- **STATED GOAL**
Every line that contains the word "joints" should be copied out.
--- Start of INFORMATION SUPPLIED ---
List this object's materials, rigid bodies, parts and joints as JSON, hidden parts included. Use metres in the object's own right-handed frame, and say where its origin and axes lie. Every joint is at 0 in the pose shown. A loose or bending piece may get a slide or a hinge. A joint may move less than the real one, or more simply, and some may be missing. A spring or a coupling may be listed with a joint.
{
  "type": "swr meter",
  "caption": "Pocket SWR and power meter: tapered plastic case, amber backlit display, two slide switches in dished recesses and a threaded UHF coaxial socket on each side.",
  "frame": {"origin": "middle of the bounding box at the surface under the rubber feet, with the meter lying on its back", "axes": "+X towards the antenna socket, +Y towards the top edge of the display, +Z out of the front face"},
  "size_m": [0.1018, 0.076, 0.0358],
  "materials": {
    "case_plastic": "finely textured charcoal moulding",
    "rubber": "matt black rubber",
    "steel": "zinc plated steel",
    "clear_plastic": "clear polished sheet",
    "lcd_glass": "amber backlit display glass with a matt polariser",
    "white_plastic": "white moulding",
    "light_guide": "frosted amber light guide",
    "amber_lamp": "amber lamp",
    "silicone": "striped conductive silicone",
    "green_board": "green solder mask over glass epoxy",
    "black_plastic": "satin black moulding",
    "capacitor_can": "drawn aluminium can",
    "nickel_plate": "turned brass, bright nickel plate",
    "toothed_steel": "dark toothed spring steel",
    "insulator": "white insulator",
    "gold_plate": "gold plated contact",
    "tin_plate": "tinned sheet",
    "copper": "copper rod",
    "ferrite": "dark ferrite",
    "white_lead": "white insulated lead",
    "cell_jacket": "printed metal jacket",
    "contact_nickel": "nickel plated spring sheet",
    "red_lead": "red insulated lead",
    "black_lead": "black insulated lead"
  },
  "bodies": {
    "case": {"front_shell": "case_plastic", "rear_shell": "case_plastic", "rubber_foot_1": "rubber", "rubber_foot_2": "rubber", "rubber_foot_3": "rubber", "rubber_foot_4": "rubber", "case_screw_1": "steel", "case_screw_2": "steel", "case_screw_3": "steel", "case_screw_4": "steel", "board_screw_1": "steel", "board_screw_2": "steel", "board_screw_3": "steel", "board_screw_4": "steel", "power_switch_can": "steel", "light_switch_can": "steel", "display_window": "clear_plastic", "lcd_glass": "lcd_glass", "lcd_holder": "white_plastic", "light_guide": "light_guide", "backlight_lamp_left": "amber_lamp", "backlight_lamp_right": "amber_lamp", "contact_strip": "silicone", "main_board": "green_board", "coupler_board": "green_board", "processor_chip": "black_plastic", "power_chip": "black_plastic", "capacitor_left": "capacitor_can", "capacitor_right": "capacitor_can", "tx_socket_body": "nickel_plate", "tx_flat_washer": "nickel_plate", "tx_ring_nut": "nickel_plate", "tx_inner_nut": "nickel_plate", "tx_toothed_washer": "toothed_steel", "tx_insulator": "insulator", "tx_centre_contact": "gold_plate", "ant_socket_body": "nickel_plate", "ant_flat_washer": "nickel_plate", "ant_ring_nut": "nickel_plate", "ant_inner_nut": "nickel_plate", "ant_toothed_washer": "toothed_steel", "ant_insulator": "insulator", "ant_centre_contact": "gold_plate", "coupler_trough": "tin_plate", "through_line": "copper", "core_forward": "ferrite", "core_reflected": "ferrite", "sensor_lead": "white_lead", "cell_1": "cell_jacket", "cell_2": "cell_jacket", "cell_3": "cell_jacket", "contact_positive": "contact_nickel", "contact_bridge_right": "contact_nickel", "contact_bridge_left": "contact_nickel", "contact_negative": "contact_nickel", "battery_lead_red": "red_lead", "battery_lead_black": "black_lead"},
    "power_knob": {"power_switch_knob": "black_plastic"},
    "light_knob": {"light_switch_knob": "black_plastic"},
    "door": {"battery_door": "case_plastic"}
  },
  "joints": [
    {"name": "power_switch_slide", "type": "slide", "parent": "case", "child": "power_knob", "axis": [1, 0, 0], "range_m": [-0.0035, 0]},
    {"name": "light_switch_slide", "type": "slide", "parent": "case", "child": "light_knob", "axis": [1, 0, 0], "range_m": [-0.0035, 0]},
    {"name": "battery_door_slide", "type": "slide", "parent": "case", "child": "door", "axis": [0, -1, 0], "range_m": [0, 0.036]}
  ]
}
--- End of INFORMATION SUPPLIED ---
- **ANSWER**
List this object's materials, rigid bodies, parts and joints as JSON, hidden parts included. Use metres in the object's own right-handed frame, and say where its origin and axes lie. Every joint is at 0 in the pose shown. A loose or bending piece may get a slide or a hinge. A joint may move less than the real one, or more simply, and some may be missing. A spring or a coupling may be listed with a joint.
  "joints": [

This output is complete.